Encoding Input Sequences
The component of the transformer architecture responsible for encoding input sequences is the encoder. It plays a crucial role in extracting meaningful representations from the input and capturing its contextual information.
- Tokenization: The input sequence is first divided into individual tokens, which can be words, characters, or subwords.
- Embedding: Each token is then mapped to a high-dimensional vector representation using an embedding layer. This representation captures the basic meaning of the token.
- Encoder Stack: The embedded tokens are fed into the encoder stack, which consists of multiple encoder blocks. Each block performs two main operations:
- Self-attention: This mechanism allows each token to attend to all other tokens in the sequence, capturing the relationships and dependencies between them. This helps to understand the context of each token within the entire sequence.

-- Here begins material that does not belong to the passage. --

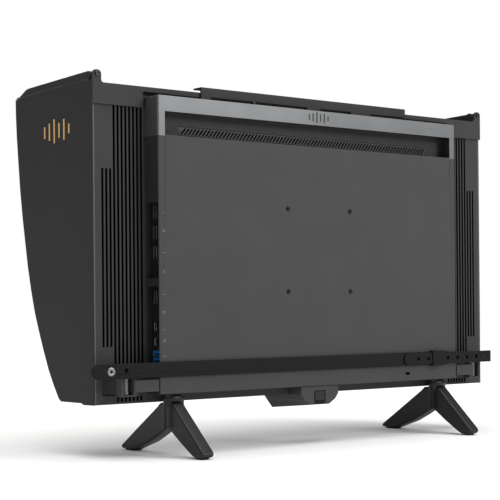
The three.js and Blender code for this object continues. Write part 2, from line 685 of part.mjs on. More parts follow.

- Feedforward network: This is a standard neural network that adds non-linearity and helps the model learn complex relationships between the tokens.
- Output: After passing through all the encoder blocks, the input sequence is transformed into a sequence of hidden representations that capture the contextual meaning of each token.
These encoded representations are then passed to the decoder in the transformer architecture, which uses them to generate the output sequence, depending on the specific task (e.g., translation, summarization, etc.).
Therefore, the encoder plays a vital role in the transformer architecture by transforming the input sequence into a meaningful representation that can be used for various NLP tasks.